| What the exercise asks |
In the data below, find every line with the string "JSON" and pull it out.

| Supplied records |
........
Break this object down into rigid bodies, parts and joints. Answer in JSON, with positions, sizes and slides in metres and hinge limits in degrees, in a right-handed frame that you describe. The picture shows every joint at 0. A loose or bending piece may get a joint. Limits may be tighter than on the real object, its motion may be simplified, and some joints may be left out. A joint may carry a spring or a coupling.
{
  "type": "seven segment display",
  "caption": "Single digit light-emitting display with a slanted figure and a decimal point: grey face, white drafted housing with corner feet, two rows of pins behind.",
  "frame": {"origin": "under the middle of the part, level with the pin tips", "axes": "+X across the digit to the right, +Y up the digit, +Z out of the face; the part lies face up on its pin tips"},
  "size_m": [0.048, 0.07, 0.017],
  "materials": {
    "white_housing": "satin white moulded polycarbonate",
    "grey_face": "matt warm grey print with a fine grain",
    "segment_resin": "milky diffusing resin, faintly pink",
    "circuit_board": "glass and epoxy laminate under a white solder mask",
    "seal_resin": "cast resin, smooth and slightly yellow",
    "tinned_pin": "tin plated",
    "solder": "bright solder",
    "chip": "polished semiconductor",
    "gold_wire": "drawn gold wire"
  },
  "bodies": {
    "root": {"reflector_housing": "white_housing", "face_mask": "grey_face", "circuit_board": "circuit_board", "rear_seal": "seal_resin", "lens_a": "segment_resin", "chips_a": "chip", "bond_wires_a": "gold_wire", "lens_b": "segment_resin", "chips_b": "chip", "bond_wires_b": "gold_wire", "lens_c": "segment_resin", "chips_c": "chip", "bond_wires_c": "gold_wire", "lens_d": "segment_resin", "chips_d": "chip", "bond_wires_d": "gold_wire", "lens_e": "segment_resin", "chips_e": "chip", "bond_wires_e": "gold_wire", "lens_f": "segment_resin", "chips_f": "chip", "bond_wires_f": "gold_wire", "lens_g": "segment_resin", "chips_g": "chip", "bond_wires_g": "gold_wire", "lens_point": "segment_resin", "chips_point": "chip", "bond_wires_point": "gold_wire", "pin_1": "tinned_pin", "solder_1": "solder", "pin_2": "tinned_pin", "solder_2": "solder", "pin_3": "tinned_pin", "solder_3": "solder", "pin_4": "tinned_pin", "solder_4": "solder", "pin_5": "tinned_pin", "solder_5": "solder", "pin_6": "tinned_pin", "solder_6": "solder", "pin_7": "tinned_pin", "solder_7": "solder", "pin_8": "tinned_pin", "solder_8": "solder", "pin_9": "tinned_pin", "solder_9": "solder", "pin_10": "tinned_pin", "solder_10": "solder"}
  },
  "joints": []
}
........
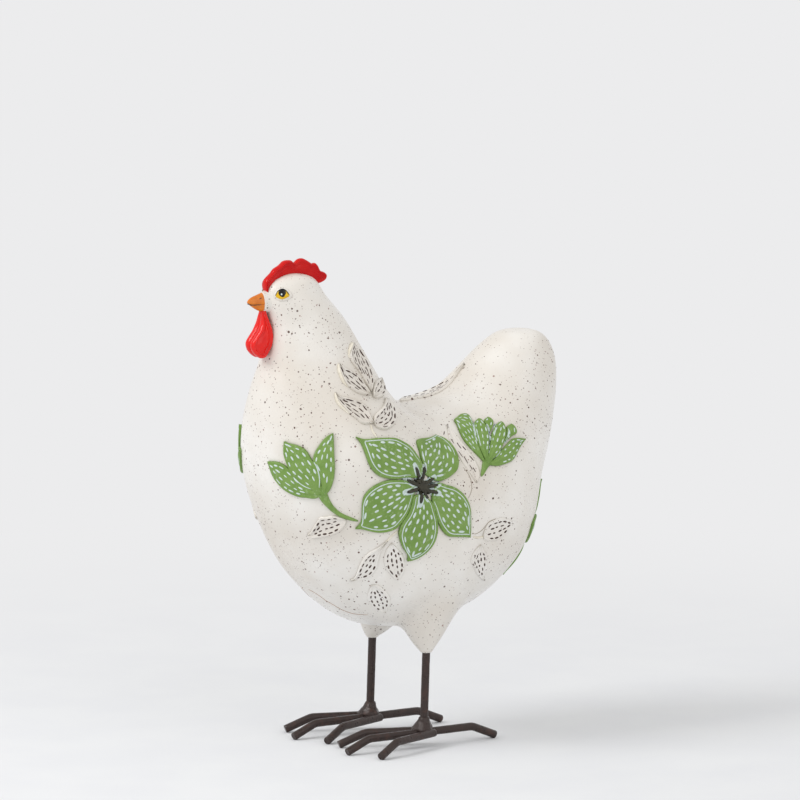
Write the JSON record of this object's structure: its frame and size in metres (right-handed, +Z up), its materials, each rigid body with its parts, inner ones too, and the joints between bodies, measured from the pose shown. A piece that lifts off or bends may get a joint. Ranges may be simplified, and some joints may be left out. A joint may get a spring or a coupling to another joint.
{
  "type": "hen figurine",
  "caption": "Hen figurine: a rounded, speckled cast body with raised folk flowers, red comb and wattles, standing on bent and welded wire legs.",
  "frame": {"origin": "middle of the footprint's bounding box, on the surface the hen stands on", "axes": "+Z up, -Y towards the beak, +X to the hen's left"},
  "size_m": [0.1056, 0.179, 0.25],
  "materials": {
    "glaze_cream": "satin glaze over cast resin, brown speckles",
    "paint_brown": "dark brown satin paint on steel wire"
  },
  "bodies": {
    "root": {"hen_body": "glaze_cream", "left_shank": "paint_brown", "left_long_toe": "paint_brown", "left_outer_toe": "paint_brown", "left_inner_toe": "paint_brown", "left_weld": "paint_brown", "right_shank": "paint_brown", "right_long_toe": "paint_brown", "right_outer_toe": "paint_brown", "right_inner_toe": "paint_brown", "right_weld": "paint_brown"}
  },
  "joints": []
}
........
| Written response |
Break this object down into rigid bodies, parts and joints. Answer in JSON, with positions, sizes and slides in metres and hinge limits in degrees, in a right-handed frame that you describe. The picture shows every joint at 0. A loose or bending piece may get a joint. Limits may be tighter than on the real object, its motion may be simplified, and some joints may be left out. A joint may carry a spring or a coupling.
Write the JSON record of this object's structure: its frame and size in metres (right-handed, +Z up), its materials, each rigid body with its parts, inner ones too, and the joints between bodies, measured from the pose shown. A piece that lifts off or bends may get a joint. Ranges may be simplified, and some joints may be left out. A joint may get a spring or a coupling to another joint.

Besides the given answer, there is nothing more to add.